Los surcoreanos mastican tanta esperanza como escepticismo en las vísperas de la histórica cumbre presidencial del viernes. Ya hubo históricas cumbres presidenciales efímeras, recuerdan unos, y no hay razones para esperar de Kim Jong-un más compromiso que del resto de la dinastía. Pero nunca había Pyongyang traspasado tantas líneas rojas, alegan otros: no protestó por los ejercicios militares conjuntos de Washington y Seúl ni ha exigido la retirada de tropas estadounidenses de la península e incluso ha colocado su programa nuclear en la mesa. Merece la pena, pues, intentarlo.

Las encuestas recientes subrayan esa dualidad esquizofrénica. El 81% de los surcoreanos apoya la cumbre de este viernes y el 70 % duda de que Corea del Norte sacrifique su armamento nuclear. La distensión ha acentuado la brecha entre los que exigen más mano dura y los que piden contención, entre la derecha y la izquierda, entre los defensores de Park Geun-hye y Moon Jae-in.

La primera, conservadora, presidió el país hasta su expulsión por un escándalo de corrupción a finales del 2016 y recientemente fue condenada a 24 años de cárcel. El segundo, socialdemócrata, viró el timón hacia la política de acercamiento que en la primera década del milenio permitió el periodo más sosegado en la península. Abundaron las manifestaciones exigiendo la dimisión de Park cuando los indicios de corrupción se acumulaban. Y abundaron de nuevo defendiéndola cuando fue condenada.
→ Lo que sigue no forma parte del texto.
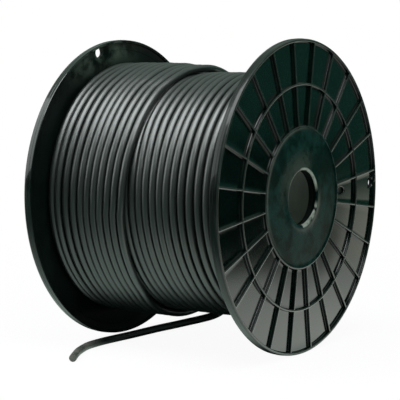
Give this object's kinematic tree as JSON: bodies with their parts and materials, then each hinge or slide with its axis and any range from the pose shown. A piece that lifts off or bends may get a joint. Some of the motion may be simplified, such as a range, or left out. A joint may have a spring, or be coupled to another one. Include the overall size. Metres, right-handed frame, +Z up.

También aquí hay familias que evitan la política en las comidas o que hace tiempo que renunciaron a reunirse.

Las concentraciones integran el paisaje de Seúl. Un sesentón adoctrina a media docena de personas con su apática prosodia frente al Palacio Imperial y detrás de la epatante línea de rascacielos. Sobre la mesa ha colocado fotos de las atrocidades norcoreanas y del estudiante estadounidense que murió el pasado año después de haber sido encarcelado en Pyongyang. ¿Park? Levanta el pulgar. ¿Moon? Lo baja.

"Masacra a Corea del Norte"

Unos metros más abajo, a la altura de la embajada de Estados Unidos, el espectáculo es más vibrante. Un joven con megáfono y altavoces de discoteca de extrarradio anima a una cuarentena de fieles que ondean banderas surcoreanas y estadounidenses. “Masacra a Corea del Norte”, repiten. Si uno desconoce el coreano y atiende sólo al ardor del conferenciante y las respuestas al unísono, cuesta diferenciar la arenga de las escuchadas en Pyongyang.

Un participante enseña su pancarta: “Moon dimisión”. Y le da la vuelta: “Bombardeemos Corea del Norte”. “Estamos aquí para pedirle a Washington que solucione el problema de una vez”, señala Soo Yeon Kang, responsable de una galería de arte de 43 años, y esperanzada en que Trump recupere pronto sus amenazas de borrar Corea del Norte del mapa. Espera que la cumbre fracase y desdeña el tratado de paz que se negocia porque prefiere la guerra “al comunismo que quiere traer Moon”. Prefiere, de hecho, cualquier cosa al comunismo, también la muerte. “Corea del Norte tiene miles de espías infiltrados entre nosotros y a través de sus túneles podrían atacarnos en cualquier momento”, apostilla otro. Habrá sensatez entre la derecha surcoreana pero cuesta encontrarla aquí. Tampoco abunda en la extrema izquierda surcoreana que relativiza las violaciones de derechos humanos de Pyongyang.

En medio están los escépticos que aplauden la labor diplomática de Moon. “Se está esforzando mucho más que los anteriores presidentes. No me importa que los norcoreanos sean comunistas, somos todos un mismo pueblo y acabaremos reunificados como Alemania”, señala Kwang Woo Lee, empresario de 32 años.